All across the country, cannabis enthusiasts are getting ready for the day that prohibition ends.
Entire industries are springing up around the fast-growing cannabis market. Even in Texas—which hasn’t legalized weed and doesn’t seem likely to in the near future—hopeful cannabis entrepreneurs are getting an early start. They’re betting that their state—politically conservative as it is—will inevitably, at some point, experience a “green rush” like Colorado and California, reports the Dallas News.
Peter Ricca, executive chairman of Ricca Chemical, serves as the perfect example. While he’s unable to touch the marijuana plant in Texas, his Arlington-based company sells industrial testing kits for cannabis and makes terpenes.
Ricca Chemical, which was already making kits used by food and beverage companies on the Fortune 500, was perfectly set up to make the transition into the cannabis industry. But Ricca, like other Texas cannapreneurs, has to be careful about how he runs his business while cannabis remains illegal in the state.
Texas cannabis companies, for the most part, can only operate on the industry’s periphery—doing things that don’t involve “touching the plant.” They also risk backlash from banks (which can close their accounts without notice) and state agencies. And they must overcome the stigma of being associated with a product, and a culture, that some consider taboo or downright crazy. Still, attitudes in the state are changing fast, much like the rest of the country.
Eighty-three percent of Texans now support the legalization of cannabis for some uses, such as medicinally, according to a poll taken last year by the University of Texas and the Texas Tribune. More than half of Texans asked in 2017 said they’d allow possession of marijuana for any type of use.
It’s the Texas politicians who seem to be most slowing down cannabis reform in the state. Congressman Pete Sessions (R-Dallas) has even recently gotten national attention for singlehandedly slowing down federal cannabis reform. He’s described marijuana as a “gateway drug,” and has melodramatically called those who grow weed “merchants of addiction.”
Back in 2015, Gov. Greg Abbott signed a law allowing some Texas companies to grow cannabis—but only for one narrow use. The law created an exception for growing, processing and distributing cannabidiol (CBD) oil to state residents with intractable epilepsy.

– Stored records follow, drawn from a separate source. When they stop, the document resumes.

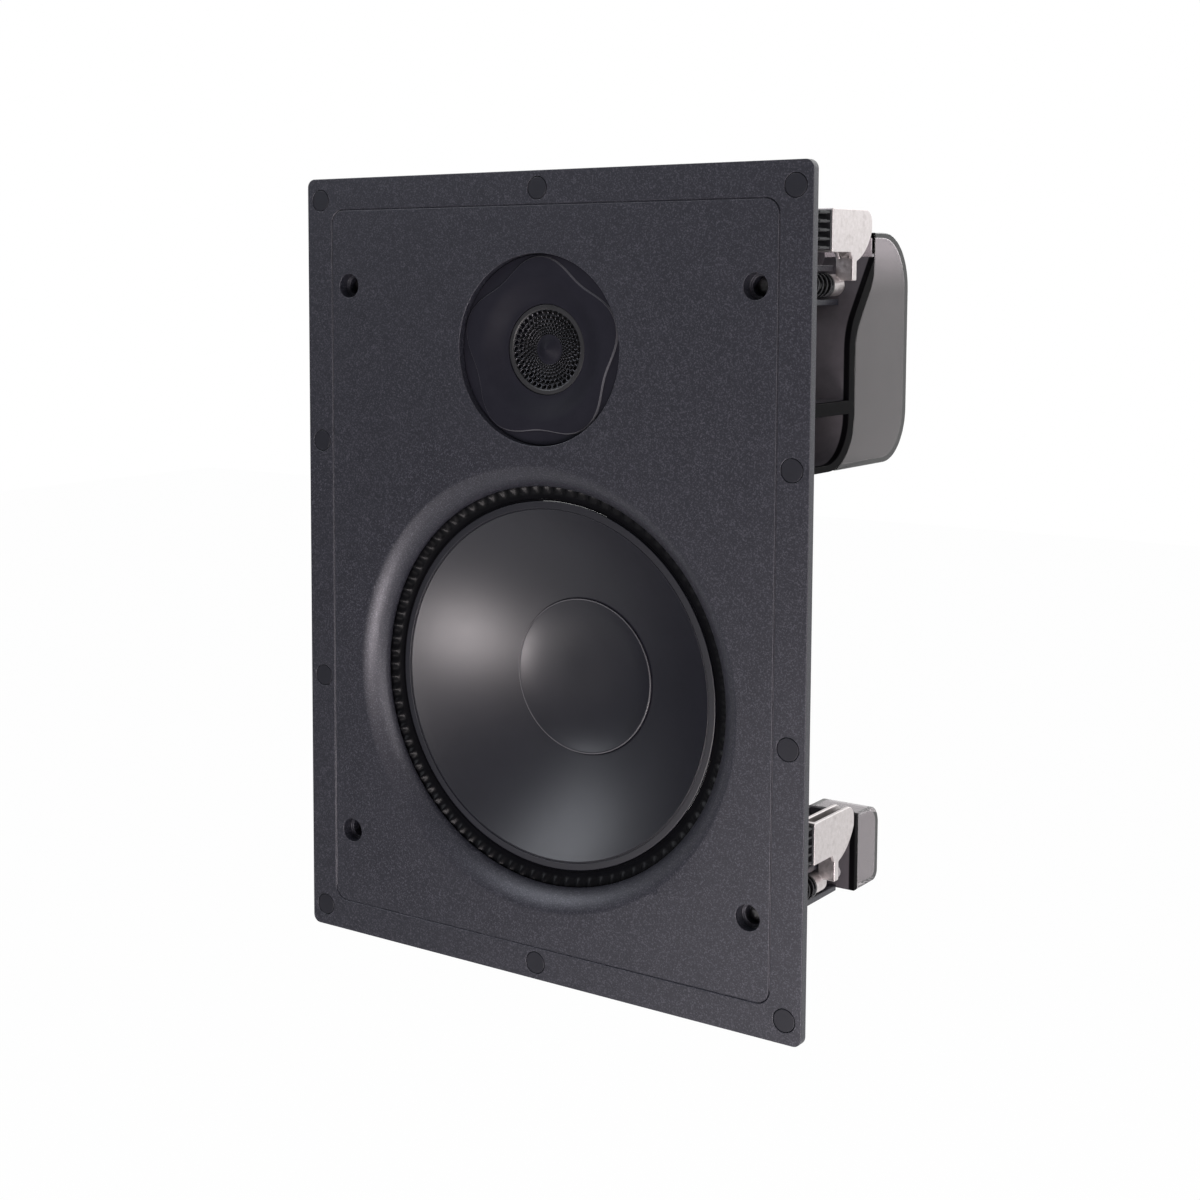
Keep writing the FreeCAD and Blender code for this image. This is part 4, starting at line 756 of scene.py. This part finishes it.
seamBead = {"radius": 37.15, "depth": 35.60, "thick": 0.32}
# the bead's shape is real; its paler line is the painted highlight from the cone finish
addPiece("capSeam", revolved("capSeam", [
    (seamBead["radius"] + seamBead["thick"] * math.cos(math.pi * n / 5),
     seamBead["depth"] + seamBead["thick"] * math.sin(math.pi * n / 5)) for n in range(10)], woofer, 200),
    "cone_material", "woofer_moving", (), 80)

roll = {"inner": 87.75, "outer": 97.5, "rim": 101, "foot": 8.7, "rise": 2.3, "lean": 1.6, "ribs": 90,
        "ribRise": 1.4, "ribFrom": 0.24, "ribTo": 0.86, "sheet": 0.8}


def ribbed(radius, depth, angle):
    # the crown of the roll carries close cross ribs
    t = (radius - roll["inner"]) / (roll["outer"] - roll["inner"])
    if roll["ribFrom"] < t < roll["ribTo"]:
        share = (t - roll["ribFrom"]) / (roll["ribTo"] - roll["ribFrom"])
        wave = 0.5 + 0.5 * math.cos(roll["ribs"] * angle)
        depth -= roll["ribRise"] * (wave ** 1.4 - 0.6) * math.sin(math.pi * share) ** 0.7
    return radius, depth


rollFront = [(roll["inner"] + (roll["outer"] - roll["inner"]) * t,
              roll["foot"] - roll["rise"] * math.sin(math.pi * t ** roll["lean"]))
             for t in (n / 22 for n in range(23))]
rollBack = [(radius, depth + roll["sheet"]) for radius, depth in reversed(rollFront)]
addPiece("surroundRoll", revolved("surroundRoll", [
    *rollFront, (roll["rim"], roll["foot"]), (roll["rim"], roll["foot"] + roll["sheet"]), *rollBack],
    woofer, roll["ribs"] * 8, True, ribbed), "surround_rubber", "speaker_frame", ("woofer_surround",), 70)
# the skirt follows the cone and its foot leans in with the basket's wall
skirt = {"edge": 86.75, "outside": 87.66, "inside": 87.16, "straight": (11, 12, 13, 14), "foot": 15,
         "lean": 0.83}
addPiece("surroundSkirt", revolved("surroundSkirt", [
    (skirt["edge"], 8.9, 0.2), (skirt["outside"], 8.6, 0.3),
    *[(skirt["outside"], depth) for depth in skirt["straight"]],
    (skirt["outside"] - skirt["lean"], skirt["foot"]), (skirt["inside"] - skirt["lean"], skirt["foot"]),
    *[(skirt["inside"], depth) for depth in reversed(skirt["straight"])],
    (87.1, 9.9), (skirt["edge"], 9.7)], woofer, 720), "surround_rubber", "woofer_moving")

spider = {"inner": 20.5, "outer": 57.4, "middle": 50.4, "swing": 1.1, "waves": 6, "sheet": 0.5,
          "cup": 5.5, "cupShare": 0.25}  # the cup leaves room for the cone's neck at full travel
waveFront = [(spider["inner"] + (spider["outer"] - spider["inner"]) * t,
              spider["middle"] + spider["swing"] * math.cos(2 * math.pi * spider["waves"] * t)
              + spider["cup"] * max(0, 1 - t / spider["cupShare"]))
             for t in (n / 72 for n in range(73))]
waveBack = [(radius, depth + spider["sheet"]) for radius, depth in reversed(waveFront)]
addPiece("spiderRing", revolved("spiderRing", waveFront + waveBack, woofer, 144), "spider_cloth",
         "speaker_frame", ("woofer_spider",), 60)

former = {"outside": 20.3, "inside": 19.5, "front": 44.5, "back": 76.5}
addPiece("coilFormer", revolved("coilFormer", [
    (former["inside"], former["front"], 0.2), (former["outside"], former["front"], 0.2),
    (former["outside"], former["back"], 0.2), (former["inside"], former["back"], 0.2)], woofer, 96),
    "former_paper", "woofer_moving", ("voice_coil_former",))

dressNode("woofer_gasket", 0.2)
dressNode("woofer_basket", 0.35)

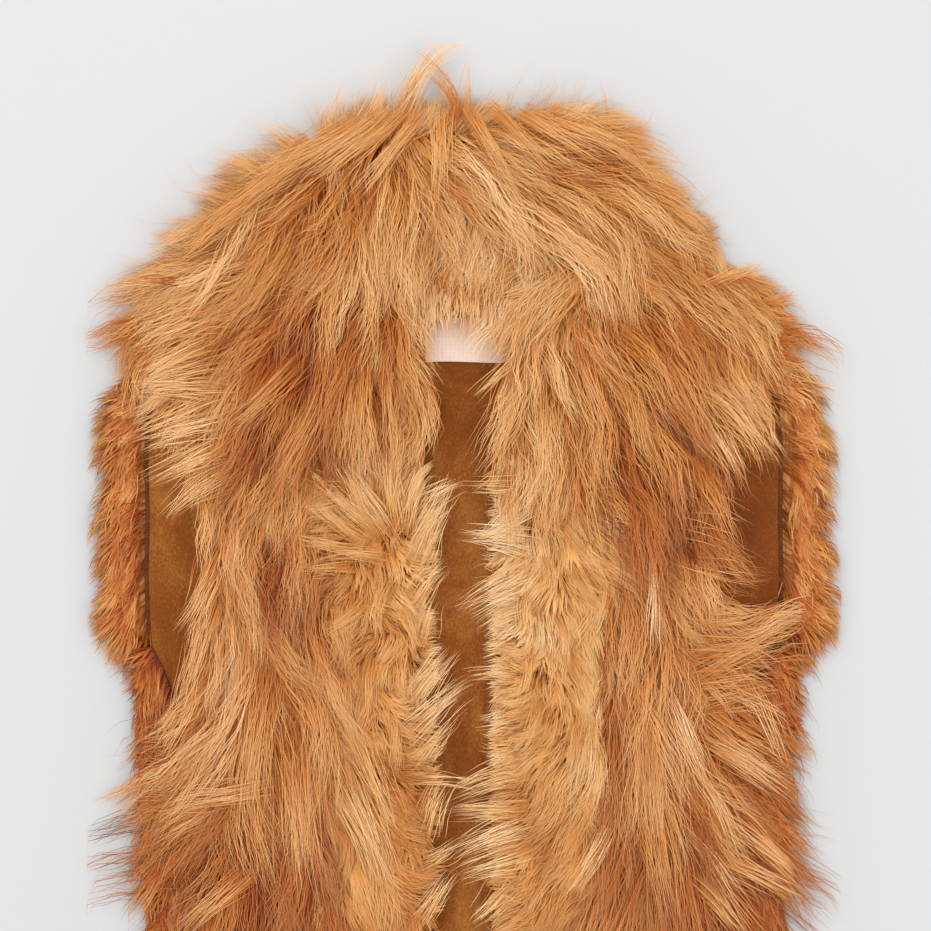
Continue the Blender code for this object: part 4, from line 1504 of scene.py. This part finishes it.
@dataclass
class NeckLabel:
    """The bare cotton label at the back neck, sewn down along its top and its ends."""

    columns: int = 40
    rows: int = 20
    thickness: float = 0.7
    stitch: float = 2.2
    stitch_step: float = 3.6
    inset: float = 2.2
    gap: float = 0.05  # between label and lining
    sag: float = 0.5  # of its free lower edge
    billow: float = 0.7  # height of that edge
    ripple: float = 0.5

    def build(self, cotton: bpy.types.Material) -> None:
        """Makes the label and its stitches."""
        low, high = (corner / MM for corner in map(np.array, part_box("neck_label")))
        made, u, v = new_grid("label", self.columns, self.rows)
        x = (low[0] + high[0]) / 2 + u * (high[0] - low[0]) / 2
        y = (low[1] + high[1]) / 2 + v * (high[1] - low[1]) / 2
        free = (1 - u**4) * (1 - v) / 2
        y = y - self.sag * np.sin(u * 2.6) * free
        z = low[2] + self.gap + free * (self.billow + self.ripple * np.sin(u * 5.0))
        set_points(made, x, y, z)
        add_modifier(made, "SOLIDIFY", {"thickness": self.thickness * MM, "offset": 1.0})
        add_modifier(
            made,
            "BEVEL",
            {"width": 0.2 * MM, "segments": 2, "limit_method": "ANGLE", "angle_limit": 0.9},
        )
        made.data.materials.append(cotton)
        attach(made, "root")
        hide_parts("neck_label")
        stitches = self.sew(low, high, cotton)
        LOG.info("label: %d faces, stitches: %d", len(made.data.polygons), len(stitches.data.polygons))

    def sew(self, low: np.ndarray, high: np.ndarray, thread: bpy.types.Material) -> bpy.types.Object:
        """Sews short stitches along the label's top and both ends."""
        left, right = low[0] + self.inset, high[0] - self.inset
        top, bottom = high[1] - self.inset, low[1] + self.inset
        spots = []
        for step in np.arange(left, right, self.stitch_step):
            spots.append((step + self.stitch / 2, top, 0.0))
        for step in np.arange(bottom, top - self.stitch_step, self.stitch_step):
            spots.append((left, step + self.stitch / 2, math.pi / 2))
            spots.append((right, step + self.stitch / 2, math.pi / 2))
        bpy.ops.object.select_all(action="DESELECT")
        bpy.ops.mesh.primitive_uv_sphere_add(segments=8, ring_count=6, radius=1.0)
        pattern = bpy.context.active_object
        made = []
        for x, y, turn in spots:
            copy = bpy.data.objects.new("stitch", pattern.data.copy())
            bpy.context.scene.collection.objects.link(copy)
            copy.location = (x * MM, y * MM, (low[2] + 1.25) * MM)
            copy.rotation_euler = (0, 0, turn)
            copy.scale = (self.stitch / 2 * MM, 0.25 * MM, 0.2 * MM)
            made.append(copy)
        bpy.data.objects.remove(pattern)
        bpy.ops.object.select_all(action="DESELECT")
        for copy in made:
            copy.select_set(True)
        bpy.context.view_layer.objects.active = made[0]
        bpy.ops.object.join()
        joined = bpy.context.active_object
        joined.name = "label_stitches"
        settle(joined)
        joined.data.materials.append(thread)
        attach(joined, "root")
        return joined


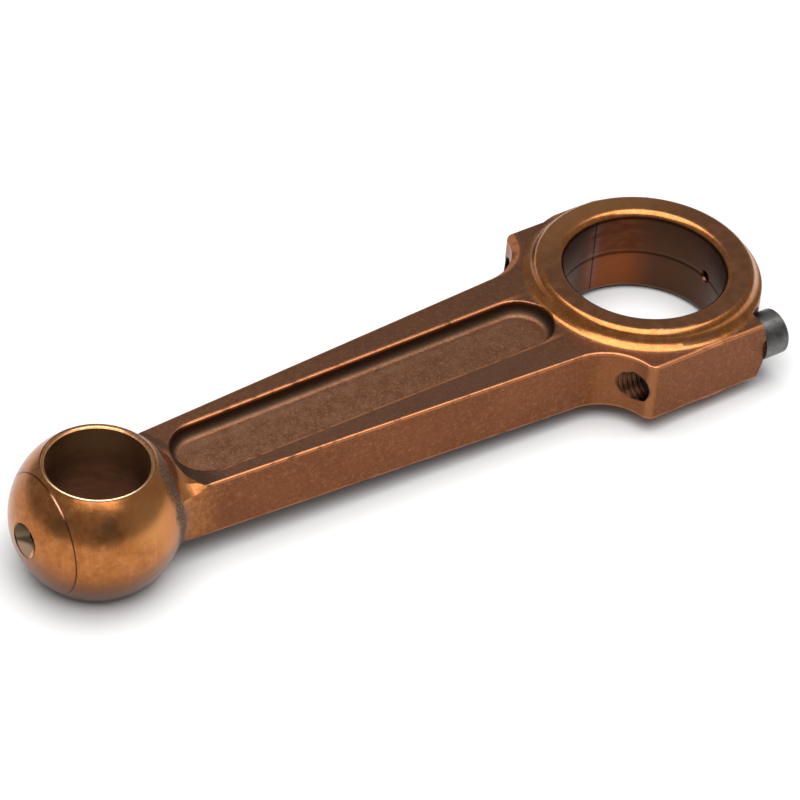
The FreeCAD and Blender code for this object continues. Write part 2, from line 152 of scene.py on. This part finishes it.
class Nodes:
    """Builds one material's node tree; the methods return output sockets."""

    def __init__(self, name):
        self.material = bpy.data.materials.new(name)
        self.material.use_nodes = True
        self.tree = self.material.node_tree
        self.tree.nodes.clear()
        coordinates = self.add("ShaderNodeTexCoord")
        scale = self.add("ShaderNodeVectorMath", operation="SCALE")
        scale.inputs["Scale"].default_value = 1 / MM
        self.link(coordinates.outputs["Object"], scale.inputs[0])
        self.place = scale.outputs[0]
        parts = self.add("ShaderNodeSeparateXYZ")
        self.link(self.place, parts.inputs[0])
        self.x, self.y, self.z = parts.outputs

    def add(self, kind, **settings):
        node = self.tree.nodes.new(kind)
        for name, value in settings.items():
            setattr(node, name, value)
        return node

    def link(self, value, socket):
        """Puts a socket or a plain value into an input."""
        if isinstance(value, bpy.types.NodeSocket):
            self.tree.links.new(value, socket)
        else:
            socket.default_value = value

    def math(self, operation, *values):
        node = self.add("ShaderNodeMath", operation=operation)
        for value, socket in zip(values, node.inputs):
            self.link(value, socket)
        return node.outputs[0]

    def line(self, value, slope, start):
        """start + slope * value"""
        return self.math("MULTIPLY_ADD", value, slope, start)

    def off(self, value, centre):
        """How far a value is from a centre, either way."""
        return self.math("ABSOLUTE", self.math("SUBTRACT", value, centre))

    def joined(self, x, y, z):
        node = self.add("ShaderNodeCombineXYZ")
        for value, socket in zip((x, y, z), node.inputs):
            self.link(value, socket)
        return node.outputs[0]

    def length(self, vector):
        node = self.add("ShaderNodeVectorMath", operation="LENGTH")
        self.link(vector, node.inputs[0])
        return node.outputs[1]

    def radius(self, first, second, centre=(0.0, 0.0)):
        """Distance in a plane from a centre."""
        return self.length(self.joined(self.math("SUBTRACT", first, centre[0]),
                                       self.math("SUBTRACT", second, centre[1]), 0.0))

    def stretched(self, x, y, z):
        """The place with each axis scaled, for noise that runs in lines."""
        return self.joined(self.math("MULTIPLY", self.x, x), self.math("MULTIPLY", self.y, y),
                           self.math("MULTIPLY", self.z, z))

    def step(self, value, start, end):
        """0 before start, 1 after end and smooth between; start may be the larger."""
        node = self.add("ShaderNodeMapRange", interpolation_type="SMOOTHSTEP")
        swap = start > end
        low, high = sorted((start, end))
        self.link(value, node.inputs["Value"])
        node.inputs["From Min"].default_value = low
        node.inputs["From Max"].default_value = high
        node.inputs["To Min"].default_value = 1.0 if swap else 0.0
        node.inputs["To Max"].default_value = 0.0 if swap else 1.0
        return node.outputs["Result"]

    def noise(self, scale, detail, roughness, seed, place=None):
        node = self.add("ShaderNodeTexNoise", noise_dimensions="4D")
        self.link(place or self.place, node.inputs["Vector"])
        node.inputs["W"].default_value = seed
        node.inputs["Scale"].default_value = scale
        node.inputs["Detail"].default_value = detail
        node.inputs["Roughness"].default_value = roughness
        return node.outputs["Fac"]

    def blend(self, amount, first, second):
        """A colour between first and second."""
        node = self.add("ShaderNodeMix", data_type="RGBA")
        self.link(amount, node.inputs[0])
        self.link(first, node.inputs[6])
        self.link(second, node.inputs[7])
        return node.outputs[2]

    def paint(self, under, shade, *masks):
        """A shade laid over a colour where all the masks hold; a plain number thins it."""
        return self.blend(self.both(*masks), under, shade)

    def both(self, *masks):
        result = masks[0]
        for mask in masks[1:]:
            result = self.math("MULTIPLY", result, mask)
        return result

    def either(self, *masks):
        result = masks[0]
        for mask in masks[1:]:
            result = self.math("MAXIMUM", result, mask)
        return result

    def occlusion(self, distance):
        """How open the surface is: 1 in the open, less in inner corners."""
        node = self.add("ShaderNodeAmbientOcclusion", samples=6)
        node.inputs["Distance"].default_value = distance * MM
        return node.outputs["AO"]

    def spot(self, centre, radius, wander):
        """1 within a ragged patch around a place in millimetres."""
        node = self.add("ShaderNodeVectorMath", operation="DISTANCE")
        self.link(self.place, node.inputs[0])
        self.link(centre, node.inputs[1])
        return self.step(self.math("ADD", node.outputs[1], wander), radius, radius * 0.3)

    def bump(self, height, distance, strength, under=None):
        node = self.add("ShaderNodeBump")
        node.inputs["Strength"].default_value = strength
        node.inputs["Distance"].default_value = distance * MM
        self.link(height, node.inputs["Height"])
        if under is not None:
            self.link(under, node.inputs["Normal"])
        return node.outputs["Normal"]

    def surface(self, colour, roughness, metallic=0.0, normal=None):
        """Ends the tree in one surface and returns the material."""
        shader = self.add("ShaderNodeBsdfPrincipled")
        shader.inputs["Metallic"].default_value = metallic
        self.link(colour, shader.inputs["Base Color"])
        self.link(roughness, shader.inputs["Roughness"])
        if normal is not None:
            self.link(normal, shader.inputs["Normal"])
        output = self.add("ShaderNodeOutputMaterial")
        self.tree.links.new(shader.outputs[0], output.inputs[0])
        return self.material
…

Only three firms have gotten licenses under the Texas Compassionate Use Act. They grow low-THC, high-CBD weed. Strict regulations make cannabis both difficult and expensive to cultivate in Texas. The state license—which must be renewed every two years—costs nearly half a million dollars. That’s after companies go through a detailed approval process, compiling thick applications for state bureaucrats who check strict safety and security requirements.
Texas’ first dispensary, Compassionate Cultivation, opened in February after completing a state license application which exceeded 300 pages. So far, they’ve had 40 customers.
The qualifying patient population in the Lone Star State is only between 102,000 and 136,000, according to the Epilepsy Foundation of Texas. Those numbers get even smaller when you subtract all the patients who don’t have the required two doctors’ recommendations—and those who have moral objections to using cannabis as medicine.
But cannapreneurs like Hidalgo, Ricca, and Denton take the long view. They believe, like many in the cannabis industry, that nationwide legalization is inevitable. And, if they’re right, companies like there’s will have an advantage once Texas finally does change its laws. After all, their brands will already be developed and sales channels will be established in other states.
Denton said he couldn’t resist the business opportunity. Also not to be dismissed, he said, is the chance to be part of an industry that could transform the state’s politics, economy, and even its view of medicine. Positive feedback from people with intractable epilepsy and their families solidified his decision.
“I don’t spend my days worrying about things I can’t control,” Denton said. “The only thing that I can control is the performance of my business.”